As a frontline worker in the cosmetics industry, Yu Sheng highlights certain unique qualities of the Korean market that warrant attention for skincare brands seeking to penetrate it. “It is crucial to prioritize the category of face masks. In Korea, regardless of gender, daily use of face masks is commonplace; some even apply them twice a day,” emphasized Yu Sheng. Koreans typically prefer purchasing their cosmetics from physical locations. At primary beauty retail conglomerates in Korea, such as OliveYoung, “face masks account for approximately 20% of sales.” Secondly, Korean skincare products are often sold in bundled packages, a departure from Western offerings. These sets, comprising toners, lotions, and essences, are particularly appealing to young professionals, offering both economic benefits and a compelling method of attracting youthful clientele. This approach may serve as a model for domestic skincare brands seeking to differentiate themselves. However, the question arises: where can we expect the distinguishing traits and strengths of Chinese cosmetics to establish their foothold on a global scale?

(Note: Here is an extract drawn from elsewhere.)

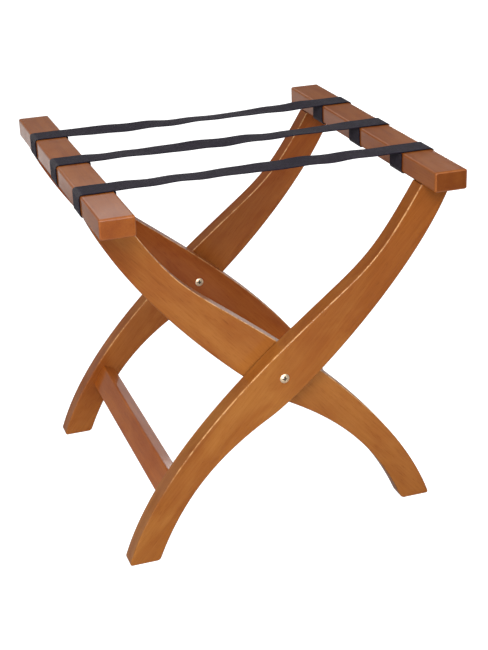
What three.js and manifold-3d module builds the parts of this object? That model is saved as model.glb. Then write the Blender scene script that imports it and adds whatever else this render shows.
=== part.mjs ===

In a prior interview with China Cosmetics magazine, Gerald Renner, secretary-general of the European Cosmetic Association, emphasized the extraordinary emphasis placed by Japanese brands on quality as they launched into the international beauty market, ensuring that all their products embodied premium characteristics. Korean brands, on the other hand, captivated consumers with unexpected innovation. Drawing from the export success of Japanese and Korean cosmetics to Europe and America, Renner suggests that the unique features and advantages of Chinese cosmetics might align with the country’s rich plant resources or traditional herbal heritage. Indeed, such strengths, unique to China and unparalleled worldwide, underscore the immense potential that China holds. Despite the arduous journey that Chinese beauty brands face in their overseas ventures, beyond achieving sales growth, what intrinsic values can they ultimately contribute to the world?